# Start of Records supplied

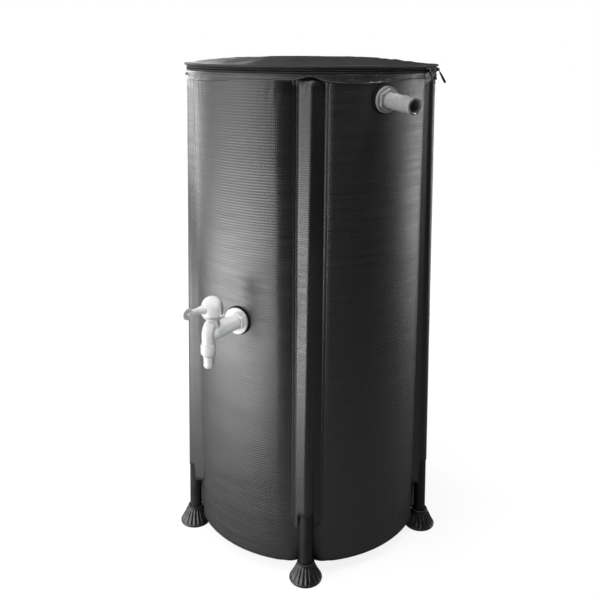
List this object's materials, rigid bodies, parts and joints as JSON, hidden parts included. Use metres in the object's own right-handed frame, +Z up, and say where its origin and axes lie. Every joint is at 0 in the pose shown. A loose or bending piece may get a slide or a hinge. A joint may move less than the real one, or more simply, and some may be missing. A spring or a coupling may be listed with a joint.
{
  "type": "collapsible rain barrel",
  "caption": "Round fabric rain barrel on support poles in welded sleeves, with ribbed feet, a zipped lid with a strainer, a ball tap and an overflow tail.",
  "frame": {"origin": "the tank's axis at ground level, under its floor", "axes": "+Z up along the tank's axis, -Y towards the tap"},
  "size_m": [0.4577, 0.5383, 0.7995],
  "materials": {
    "tank_fabric": "black coated mesh fabric, satin, with fine ribs",
    "lid_fabric": "black coated fabric, satin",
    "sleeve_fabric": "black coated mesh fabric, satin",
    "binding_tape": "black woven tape",
    "zip_tape": "black woven tape",
    "zip_coil": "black",
    "slider_metal": "black enamel",
    "strainer": "black open mesh",
    "pole_plastic": "black",
    "foot_rubber": "dark grey rubber",
    "tap_plastic": "white, glossy",
    "tap_ring": "grey",
    "gasket_rubber": "black",
    "overflow_plastic": "grey, semi-gloss"
  },
  "bodies": {
    "tank": {"ball_seats": "tap_plastic", "foot_1": "foot_rubber", "foot_2": "foot_rubber", "foot_3": "foot_rubber", "foot_4": "foot_rubber", "foot_5": "foot_rubber", "hose_tail": "tap_plastic", "lid_binding": "binding_tape", "lid_panel": "lid_fabric", "overflow_body": "overflow_plastic", "overflow_gasket": "gasket_rubber", "overflow_inner_gasket": "gasket_rubber", "overflow_lock_nut": "overflow_plastic", "pole_1": "pole_plastic", "pole_2": "pole_plastic", "pole_3": "pole_plastic", "pole_4": "pole_plastic", "pole_5": "pole_plastic", "retaining_ring": "tap_ring", "rim_band": "tank_fabric", "sleeve_1": "sleeve_fabric", "sleeve_2": "sleeve_fabric", "sleeve_3": "sleeve_fabric", "sleeve_4": "sleeve_fabric", "sleeve_5": "sleeve_fabric", "stem_seal": "gasket_rubber", "strainer_mesh": "strainer", "strainer_ring": "strainer", "tank_floor": "tank_fabric", "tap_body": "tap_plastic", "tap_gasket": "gasket_rubber", "tap_inner_gasket": "gasket_rubber", "tap_lock_nut": "tap_plastic", "union_nut": "tap_plastic", "union_washer": "gasket_rubber", "wall_panel_1": "tank_fabric", "wall_panel_2": "tank_fabric", "wall_panel_3": "tank_fabric", "wall_panel_4": "tank_fabric", "wall_panel_5": "tank_fabric", "zip_row_lower": "zip_coil", "zip_row_upper": "zip_coil", "zip_tape_lower": "zip_tape", "zip_tape_upper": "zip_tape"},
    "tap_handle": {"tap_handle": "tap_plastic", "valve_ball": "tap_plastic"},
    "zip_slider_a": {"zip_slider_a": "slider_metal"},
    "zip_slider_b": {"zip_slider_b": "slider_metal"},
    "zip_pull_a": {"zip_pull_a": "slider_metal"},
    "zip_pull_b": {"zip_pull_b": "slider_metal"}
  },
  "joints": [
    {"name": "tap_handle_turn", "type": "hinge", "parent": "tank", "child": "tap_handle", "pos_m": [0, -0.2532, 0.422], "axis": [0, 0, 1], "range_deg": [-75, 15]},
    {"name": "slider_a_run", "type": "hinge", "parent": "tank", "child": "zip_slider_a", "pos_m": [0, 0, 0.7809], "axis": [0, 0, 1], "range_deg": [0, 150]},
    {"name": "slider_b_run", "type": "hinge", "parent": "tank", "child": "zip_slider_b", "pos_m": [0, 0, 0.7809], "axis": [0, 0, 1], "range_deg": [-150, 0]},
    {"name": "pull_a_swing", "type": "hinge", "parent": "zip_slider_a", "child": "zip_pull_a", "pos_m": [0.18303, 0.07026, 0.7809], "axis": [0.3584, -0.9336, 0], "range_deg": [-27, 60]},
    {"name": "pull_b_swing", "type": "hinge", "parent": "zip_slider_b", "child": "zip_pull_b", "pos_m": [0.19593, 0.00684, 0.7809], "axis": [0.0349, -0.9994, 0], "range_deg": [-25, 60]}
  ]
}
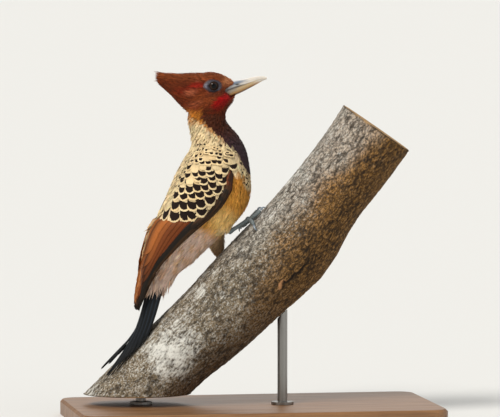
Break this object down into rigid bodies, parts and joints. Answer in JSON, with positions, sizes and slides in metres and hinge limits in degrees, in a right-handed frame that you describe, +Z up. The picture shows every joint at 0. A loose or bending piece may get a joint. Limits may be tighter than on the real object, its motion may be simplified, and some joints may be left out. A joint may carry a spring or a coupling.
{
  "type": "woodpecker display model on a branch perch",
  "caption": "Life-size still model of a crested male woodpecker with a spotted mantle and chestnut wings, clinging to a cut slanting branch on a flat base with support rods.",
  "frame": {"origin": "middle of the underside of the stand's base, where the part rests on the floor", "axes": "+Z up, +X the way the bird faces, along the base's length; the bird's own middle plane is y = 0, with its right side at -Y"},
  "size_m": [0.29, 0.15, 0.2752],
  "materials": {
    "head_feathers": "soft matt rufous feathers, redder along the crest and on the malar patch",
    "body_feathers": "soft matt buff feathers with dark bars, blackish over the breast",
    "spotted_feathers": "cream feathers, each with a blackish spot or bar",
    "flight_feathers": "smooth chestnut vanes with dark streaks and blackish tips",
    "tail_feathers": "stiff glossy black vanes",
    "bill_horn": "smooth ivory horn, bluish grey at the root",
    "eye_glass": "polished dark brown eye with a black pupil",
    "leg_scales": "blue-grey scaly skin",
    "claw_horn": "smooth bluish horn",
    "bark": "flaky grey-brown bark with pale lichen and fine cracks",
    "oak": "satin-oiled oak",
    "steel": "brushed dark steel"
  },
  "bodies": {
    "root": {"bill_lower": "bill_horn", "bill_upper": "bill_horn", "claw_left_hind": "claw_horn", "claw_left_inner": "claw_horn", "claw_left_middle": "claw_horn", "claw_left_outer": "claw_horn", "claw_right_hind": "claw_horn", "claw_right_inner": "claw_horn", "claw_right_middle": "claw_horn", "claw_right_outer": "claw_horn", "crest": "head_feathers", "eye_left": "eye_glass", "eye_right": "eye_glass", "foot_left": "leg_scales", "foot_right": "leg_scales", "head": "head_feathers", "neck": "body_feathers", "perch": "bark", "stand_base": "oak", "stand_rod_high": "steel", "stand_rod_low": "steel", "tail_left_1": "tail_feathers", "tail_left_2": "tail_feathers", "tail_left_3": "tail_feathers", "tail_left_4": "tail_feathers", "tail_left_5": "tail_feathers", "tail_right_1": "tail_feathers", "tail_right_2": "tail_feathers", "tail_right_3": "tail_feathers", "tail_right_4": "tail_feathers", "tail_right_5": "tail_feathers", "thigh_left": "body_feathers", "thigh_right": "body_feathers", "trunk": "body_feathers", "vent": "body_feathers", "wing_left_coverts": "spotted_feathers", "wing_left_flight": "flight_feathers", "wing_right_coverts": "spotted_feathers", "wing_right_flight": "flight_feathers"}
  },
  "joints": []
}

# End of Records supplied

* [Short task]: Extract all of the material exactly as it is written.

* [Output]:
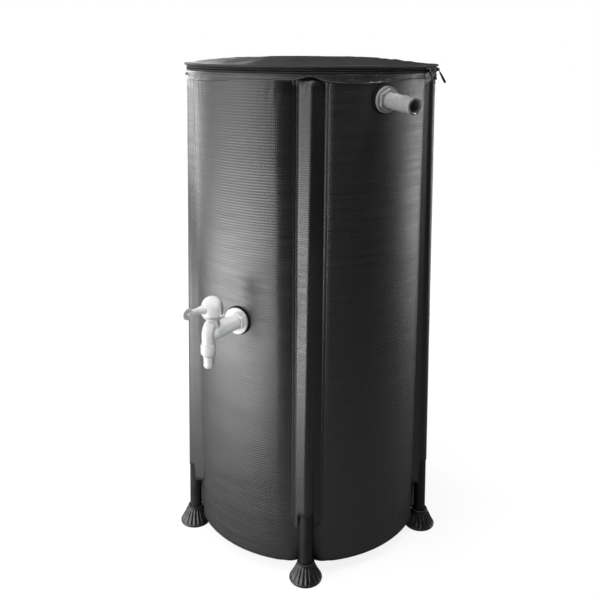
List this object's materials, rigid bodies, parts and joints as JSON, hidden parts included. Use metres in the object's own right-handed frame, +Z up, and say where its origin and axes lie. Every joint is at 0 in the pose shown. A loose or bending piece may get a slide or a hinge. A joint may move less than the real one, or more simply, and some may be missing. A spring or a coupling may be listed with a joint.
{
  "type": "collapsible rain barrel",
  "caption": "Round fabric rain barrel on support poles in welded sleeves, with ribbed feet, a zipped lid with a strainer, a ball tap and an overflow tail.",
  "frame": {"origin": "the tank's axis at ground level, under its floor", "axes": "+Z up along the tank's axis, -Y towards the tap"},
  "size_m": [0.4577, 0.5383, 0.7995],
  "materials": {
    "tank_fabric": "black coated mesh fabric, satin, with fine ribs",
    "lid_fabric": "black coated fabric, satin",
    "sleeve_fabric": "black coated mesh fabric, satin",
    "binding_tape": "black woven tape",
    "zip_tape": "black woven tape",
    "zip_coil": "black",
    "slider_metal": "black enamel",
    "strainer": "black open mesh",
    "pole_plastic": "black",
    "foot_rubber": "dark grey rubber",
    "tap_plastic": "white, glossy",
    "tap_ring": "grey",
    "gasket_rubber": "black",
    "overflow_plastic": "grey, semi-gloss"
  },
  "bodies": {
    "tank": {"ball_seats": "tap_plastic", "foot_1": "foot_rubber", "foot_2": "foot_rubber", "foot_3": "foot_rubber", "foot_4": "foot_rubber", "foot_5": "foot_rubber", "hose_tail": "tap_plastic", "lid_binding": "binding_tape", "lid_panel": "lid_fabric", "overflow_body": "overflow_plastic", "overflow_gasket": "gasket_rubber", "overflow_inner_gasket": "gasket_rubber", "overflow_lock_nut": "overflow_plastic", "pole_1": "pole_plastic", "pole_2": "pole_plastic", "pole_3": "pole_plastic", "pole_4": "pole_plastic", "pole_5": "pole_plastic", "retaining_ring": "tap_ring", "rim_band": "tank_fabric", "sleeve_1": "sleeve_fabric", "sleeve_2": "sleeve_fabric", "sleeve_3": "sleeve_fabric", "sleeve_4": "sleeve_fabric", "sleeve_5": "sleeve_fabric", "stem_seal": "gasket_rubber", "strainer_mesh": "strainer", "strainer_ring": "strainer", "tank_floor": "tank_fabric", "tap_body": "tap_plastic", "tap_gasket": "gasket_rubber", "tap_inner_gasket": "gasket_rubber", "tap_lock_nut": "tap_plastic", "union_nut": "tap_plastic", "union_washer": "gasket_rubber", "wall_panel_1": "tank_fabric", "wall_panel_2": "tank_fabric", "wall_panel_3": "tank_fabric", "wall_panel_4": "tank_fabric", "wall_panel_5": "tank_fabric", "zip_row_lower": "zip_coil", "zip_row_upper": "zip_coil", "zip_tape_lower": "zip_tape", "zip_tape_upper": "zip_tape"},
    "tap_handle": {"tap_handle": "tap_plastic", "valve_ball": "tap_plastic"},
    "zip_slider_a": {"zip_slider_a": "slider_metal"},
    "zip_slider_b": {"zip_slider_b": "slider_metal"},
    "zip_pull_a": {"zip_pull_a": "slider_metal"},
    "zip_pull_b": {"zip_pull_b": "slider_metal"}
  },
  "joints": [
    {"name": "tap_handle_turn", "type": "hinge", "parent": "tank", "child": "tap_handle", "pos_m": [0, -0.2532, 0.422], "axis": [0, 0, 1], "range_deg": [-75, 15]},
    {"name": "slider_a_run", "type": "hinge", "parent": "tank", "child": "zip_slider_a", "pos_m": [0, 0, 0.7809], "axis": [0, 0, 1], "range_deg": [0, 150]},
    {"name": "slider_b_run", "type": "hinge", "parent": "tank", "child": "zip_slider_b", "pos_m": [0, 0, 0.7809], "axis": [0, 0, 1], "range_deg": [-150, 0]},
    {"name": "pull_a_swing", "type": "hinge", "parent": "zip_slider_a", "child": "zip_pull_a", "pos_m": [0.18303, 0.07026, 0.7809], "axis": [0.3584, -0.9336, 0], "range_deg": [-27, 60]},
    {"name": "pull_b_swing", "type": "hinge", "parent": "zip_slider_b", "child": "zip_pull_b", "pos_m": [0.19593, 0.00684, 0.7809], "axis": [0.0349, -0.9994, 0], "range_deg": [-25, 60]}
  ]
}
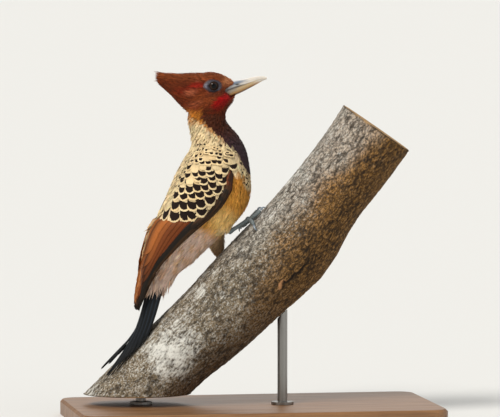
Break this object down into rigid bodies, parts and joints. Answer in JSON, with positions, sizes and slides in metres and hinge limits in degrees, in a right-handed frame that you describe, +Z up. The picture shows every joint at 0. A loose or bending piece may get a joint. Limits may be tighter than on the real object, its motion may be simplified, and some joints may be left out. A joint may carry a spring or a coupling.
{
  "type": "woodpecker display model on a branch perch",
  "caption": "Life-size still model of a crested male woodpecker with a spotted mantle and chestnut wings, clinging to a cut slanting branch on a flat base with support rods.",
  "frame": {"origin": "middle of the underside of the stand's base, where the part rests on the floor", "axes": "+Z up, +X the way the bird faces, along the base's length; the bird's own middle plane is y = 0, with its right side at -Y"},
  "size_m": [0.29, 0.15, 0.2752],
  "materials": {
    "head_feathers": "soft matt rufous feathers, redder along the crest and on the malar patch",
    "body_feathers": "soft matt buff feathers with dark bars, blackish over the breast",
    "spotted_feathers": "cream feathers, each with a blackish spot or bar",
    "flight_feathers": "smooth chestnut vanes with dark streaks and blackish tips",
    "tail_feathers": "stiff glossy black vanes",
    "bill_horn": "smooth ivory horn, bluish grey at the root",
    "eye_glass": "polished dark brown eye with a black pupil",
    "leg_scales": "blue-grey scaly skin",
    "claw_horn": "smooth bluish horn",
    "bark": "flaky grey-brown bark with pale lichen and fine cracks",
    "oak": "satin-oiled oak",
    "steel": "brushed dark steel"
  },
  "bodies": {
    "root": {"bill_lower": "bill_horn", "bill_upper": "bill_horn", "claw_left_hind": "claw_horn", "claw_left_inner": "claw_horn", "claw_left_middle": "claw_horn", "claw_left_outer": "claw_horn", "claw_right_hind": "claw_horn", "claw_right_inner": "claw_horn", "claw_right_middle": "claw_horn", "claw_right_outer": "claw_horn", "crest": "head_feathers", "eye_left": "eye_glass", "eye_right": "eye_glass", "foot_left": "leg_scales", "foot_right": "leg_scales", "head": "head_feathers", "neck": "body_feathers", "perch": "bark", "stand_base": "oak", "stand_rod_high": "steel", "stand_rod_low": "steel", "tail_left_1": "tail_feathers", "tail_left_2": "tail_feathers", "tail_left_3": "tail_feathers", "tail_left_4": "tail_feathers", "tail_left_5": "tail_feathers", "tail_right_1": "tail_feathers", "tail_right_2": "tail_feathers", "tail_right_3": "tail_feathers", "tail_right_4": "tail_feathers", "tail_right_5": "tail_feathers", "thigh_left": "body_feathers", "thigh_right": "body_feathers", "trunk": "body_feathers", "vent": "body_feathers", "wing_left_coverts": "spotted_feathers", "wing_left_flight": "flight_feathers", "wing_right_coverts": "spotted_feathers", "wing_right_flight": "flight_feathers"}
  },
  "joints": []
}